Chalice of Suffering

Lost Eternally

BY Chris AyersPublished Apr 17, 2019

7
Death/doom-bringers Chalice of Suffering have been crafting rime-encrusted funeral doom in the Minneapolis tundra since their primitive 2016 debut, For You I Die. Three years later, the band have fully realized their vision of gloom on their new full-length, Lost Eternally.
 
Frontman John McGovern growls almost exactly like Mindrot's Adrian Leroux, and his spoken-word style immediately recalls Novembers Doom's Paul Kuhr, with a dash of Type O Negative's Peter Steele at the breathy ends of his notes. That said, "Forever Winter" could be a slo-mo Mindrot track: the spooky keyboards, throbbing kick drums, wretched riffage  and the huge tonal transition at the eight-minute mark that lurches into sluggish yet writhing hellfire.
 
Chalice of Suffering are not a band to jump right into the action: they take their time getting into the groove on each track, with a long minute (or two) before the drums start. Most of the album's seven cuts are nine to ten minutes in length. One of the longest, the ten-minute-plus "Emancipation of Pain," is enhanced by Nikoley Velev's Tiamat-like keyboards and guest gurgles by Danny Woe of Danish blackened doom beasts Woebegone Obscured. Not to be outdone, "Miss Me, But Let Me Go" features guest throat Demonstealer from India's prog-death outfit Demonic Resurrection and YouTube's Headbanger's Kitchen keto cooking show.
 
Few metal bands have incorporated bagpipes into their songs, with Gwar, Absu and Blind Guardian arguably the most popular.
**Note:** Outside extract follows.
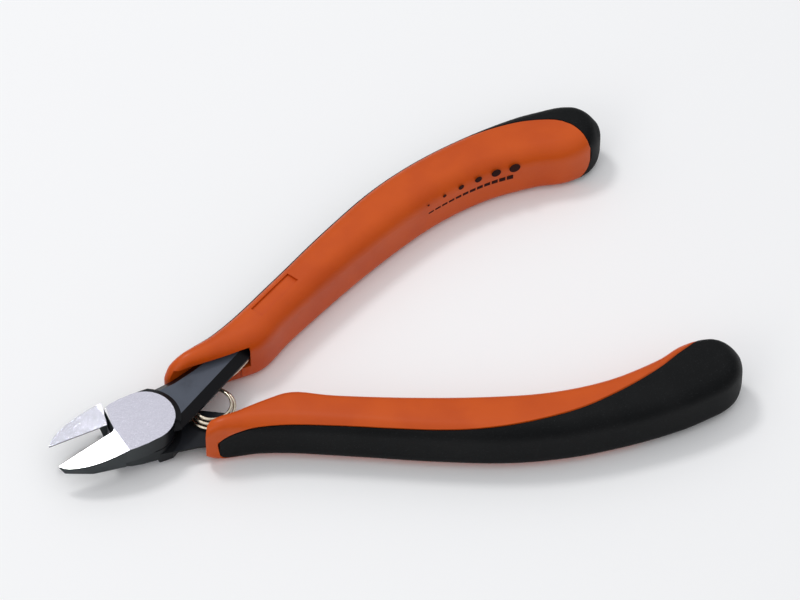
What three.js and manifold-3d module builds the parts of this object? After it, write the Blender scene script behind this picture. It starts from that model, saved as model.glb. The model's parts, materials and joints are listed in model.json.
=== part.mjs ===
// Diagonal cutting pliers with a lap joint, a torsion return spring and two-colour handles.
// Millimetres, +Z up, lying on the table and open. -X is the jaw tips, +X the handle ends.
// The pivot axis is parallel to Z. The front half is the upper lap, its handle is on the +Y side.
import * as THREE from 'three';
import { mergeVertices } from 'three/addons/utils/BufferGeometryUtils.js';
import Module from 'manifold-3d';

const wasm = await Module();
wasm.setup();

// Where the pivot and the lap plane stand in the part's own frame
const pivotX = -48.26;
const lapZ = 5;

// Motion: each half stands this far from closed
const openAngle = THREE.MathUtils.degToRad(7.5);

// Fits
const gap = 0.3;

// Head
const headTop = 4;
const lapClearance = 0.15;
const discRadius = 6.35;
const crescentRadius = 7.5;
const frontRim = 0.05;
const backRim = 1.1;
const tipX = -19.6;
const tipTop = 0.9;
const facetX = -6.6;
const edgeClearance = 0.12;
const edgeLand = 0.25;
const undercutEnd = -9.2;
const undercutAngle = THREE.MathUtils.degToRad(41);
const jawBelly = -0.9;
const bellyAngle = THREE.MathUtils.degToRad(42);

// Tangs
const tangLow = 1.5;
const tangHigh = 3.5;
const tangFlank = 1.8;
const tangWallTop = 2;
const tangBarWidth = 4.6;
const tangBarEnd = 84;

// Handles
const handleLow = -5;
const handleHigh = 7;
const handleRound = 2.4;
const noseRound = 1;
const noseEnd = 22;
const noseFront = 7.6;
const noseCorner = 4;
const slotBack = 26;
const slotLow = -0.8;
const slotHigh = 4;
const gripInset = 1.9;
const gripFront = 13;
const gripFrontInset = 0.8;
const gripInsetGrowth = 0.03;

// Pivot screw
const screwHeadRadius = 3.4;
const screwHeadLow = -4.3;
const screwHeadTop = -2.9;
const screwShaftRadius = 2.1;
const screwShaftTop = 2.7;
const screwSlotWidth = 0.9;
const screwSlotDepth = 0.7;

// Return spring
const wireRadius = 0.36;
const coilX = 14.5;
const coilWholeTurns = 3;
const coilTopRadius = 3.65;
const coilBottomRadius = 5.2;
const coilHalfHeight = 0.9;
const frontLegBend = [22.5, 5.6];
const backLegBend = [21.5, -7.3];
const legEnd = [31, 11.2];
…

Chalice of Suffering one-up them all by playing the pipes on both of their albums: piper Kevin Murphy adds a haunting ambience to "In the Mist of Once Was." This track succinctly sums up the band's vibe with deftly gentle, but completely crushing chordage. Boasting such an expressive moniker, Chalice of Suffering can expect to dominate the funeral doom sweeps, alongside Mournful Congregation, Evoken, and Belgium's Slow.